Flash Movie Review: Senso

If it has not happened yet, count on your heart coming out victorious at least once in a wrestling match with your brain. Many of us have experienced that one relationship where we know it is not the best for our mental health (sometimes physical health), but our heart has already bought the ticket for the ride. I can remember being in a relationship where the good times overshadowed the uncomfortable moments. It felt like I was sitting outside and watching the most spectacular fireworks display, yet I was shivering from the cool night breezes. The explosions of color aka my heart, kept me seated even though the wind aka my brain, was telling me to go inside. It happens to all of us, but maybe not as dramatically as it did with the La Contessa Livia Serpieri.
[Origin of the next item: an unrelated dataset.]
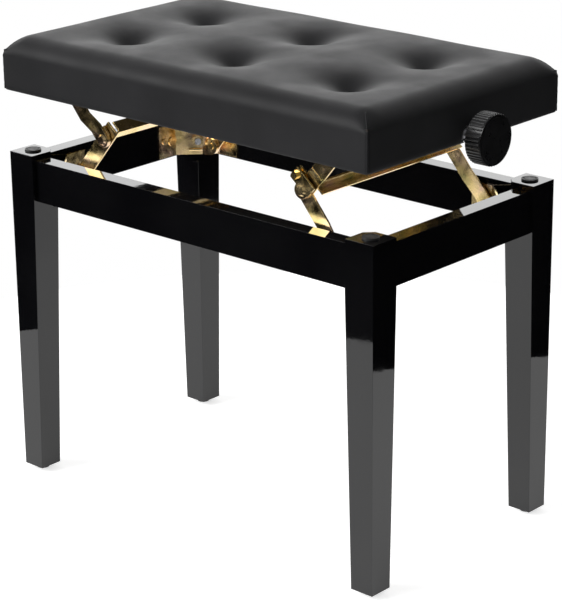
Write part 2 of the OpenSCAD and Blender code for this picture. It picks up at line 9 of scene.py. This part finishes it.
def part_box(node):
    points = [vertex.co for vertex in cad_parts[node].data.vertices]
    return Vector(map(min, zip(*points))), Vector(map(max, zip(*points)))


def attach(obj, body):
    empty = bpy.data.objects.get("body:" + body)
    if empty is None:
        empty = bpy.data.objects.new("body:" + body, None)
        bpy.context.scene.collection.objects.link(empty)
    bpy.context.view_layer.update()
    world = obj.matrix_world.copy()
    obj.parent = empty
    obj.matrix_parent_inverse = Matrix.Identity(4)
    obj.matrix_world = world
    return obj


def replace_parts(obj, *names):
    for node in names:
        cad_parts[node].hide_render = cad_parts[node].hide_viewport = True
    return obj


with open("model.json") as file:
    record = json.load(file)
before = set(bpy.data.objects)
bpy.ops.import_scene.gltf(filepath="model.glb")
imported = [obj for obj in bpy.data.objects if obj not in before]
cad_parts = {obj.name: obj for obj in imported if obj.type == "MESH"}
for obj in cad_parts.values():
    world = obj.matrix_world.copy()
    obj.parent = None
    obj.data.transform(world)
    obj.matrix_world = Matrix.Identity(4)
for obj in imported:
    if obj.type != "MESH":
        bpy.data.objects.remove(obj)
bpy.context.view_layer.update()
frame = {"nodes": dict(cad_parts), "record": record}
NODES = frame["nodes"]
RECORD = frame["record"]


# ---------------------------------------------------------------- places taken from the frame
def slot_of(node):
    return next(s["material_slot"] for s in RECORD["subparts"] if s["node"] == node)


def body_of(node):
    return next(b for b, nodes in RECORD["behaviour"]["bodies"].items() if node in nodes)


BASE_LOW, BASE_HIGH = (
    Vector(map(min, *[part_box(n)[0] for n in ("leg_front_left", "leg_back_right")])),
    Vector(map(max, *[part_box(n)[1] for n in ("leg_front_left", "leg_back_right")])),
)
BASE_MID = (BASE_LOW + BASE_HIGH) / 2          # middle of the base, which the knob isn't part of


# ---------------------------------------------------------------- camera
def camera():
    """Seen from the front right, a little above the seat, through a long lens."""
    distance_x, distance_y, height = 1.7049, -1.8668, 1.1348
    yaw, pitch, roll = math.radians(42.29), math.radians(19.53), math.radians(-0.63)
    forward = Vector((-math.sin(yaw) * math.cos(pitch), math.cos(yaw) * math.cos(pitch), -math.sin(pitch)))
    level = Vector((math.cos(yaw), math.sin(yaw), 0))
    raised = level.cross(forward)
    right = math.cos(roll) * level + math.sin(roll) * raised
    up = -math.sin(roll) * level + math.cos(roll) * raised
    data = bpy.data.cameras.new("camera")
    data.lens, data.sensor_width = 137.97, 36
    data.clip_end = 50
    cam = bpy.data.objects.new("camera", data)
    bpy.context.scene.collection.objects.link(cam)
    turn = Matrix((right, up, -forward)).transposed().to_4x4()
    cam.matrix_world = Matrix.Translation((BASE_MID.x + distance_x, distance_y, height)) @ turn
    bpy.context.scene.camera = cam


camera()


# ---------------------------------------------------------------- shader helpers
class Shader:
    """A node tree with short ways to add and join nodes."""

    def __init__(self, tree):
        self.tree = tree

    def add(self, kind, inputs=None, **settings):
        node = self.tree.nodes.new(kind)
        for key, value in settings.items():
            setattr(node, key, value)
        for key, value in (inputs or {}).items():
            if isinstance(value, bpy.types.NodeSocket):
                self.tree.links.new(value, node.inputs[key])
            else:
                node.inputs[key].default_value = value
        return node

    def coords(self):
        return self.add("ShaderNodeTexCoord").outputs["Object"]

    def noise(self, scale, detail=2.0, rough=0.5, vector=None, distort=0.0):
        return self.add("ShaderNodeTexNoise", {
            "Vector": vector or self.coords(), "Scale": scale, "Detail": detail,
            "Roughness": rough, "Distortion": distort}).outputs["Fac"]

    def ramp(self, fac, *stops):
        node = self.add("ShaderNodeValToRGB", {"Fac": fac})
        band = node.color_ramp
        while len(band.elements) < len(stops):
            band.elements.new(0.5)
        for element, (place, colour) in zip(band.elements, stops):
            element.position = place
            element.color = (*colour, 1.0)
        return node.outputs["Color"]

    def span(self, value, from_low, from_high, to_low, to_high, smooth=False):
        return self.add("ShaderNodeMapRange", {
            0: value, 1: from_low, 2: from_high, 3: to_low, 4: to_high},
            interpolation_type="SMOOTHSTEP" if smooth else "LINEAR").outputs[0]

    def math(self, operation, a, b=0.0):
        return self.add("ShaderNodeMath", {0: a, 1: b}, operation=operation).outputs[0]

    def bump(self, height, strength, distance, normal=None):
        inputs = {"Height": height, "Strength": strength, "Distance": distance}
        if normal:
            inputs["Normal"] = normal
        return self.add("ShaderNodeBump", inputs).outputs["Normal"]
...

Played by Alida Valli (Eyes Without a Face, The Third Man), the Contessa Serpieri lived in Venice Italy during the mid 1800’s when the area was under Austrian occupation. Trying to help her resistance fighter cousin; she set up an introduction to meet Austrian Lieutenant Franz Mahler, played by Farley Granger (Rope, Strangers on a Train). The meeting would set in motion forces that would jeopardize family, friends and even the very existence of Venice. This historical drama was a lush, musical movie to watch. Filmed in 1954 there was a different sensibility back then, where the actors exuded a more physical display of emotions. It almost appeared as if they were overacting. Keeping that in mind, it made sense since the sets were so voluptuous and abundant. In addition, filling the musical soundtrack with pieces by Giuseppe Verdi and Anton Bruckner; I felt I was in the middle of a grand opera, set in the beautiful city of Venice. For some this movie may seem way over the top; but to me, it was obvious this film was made from the heart. Italian and German with English subtitles.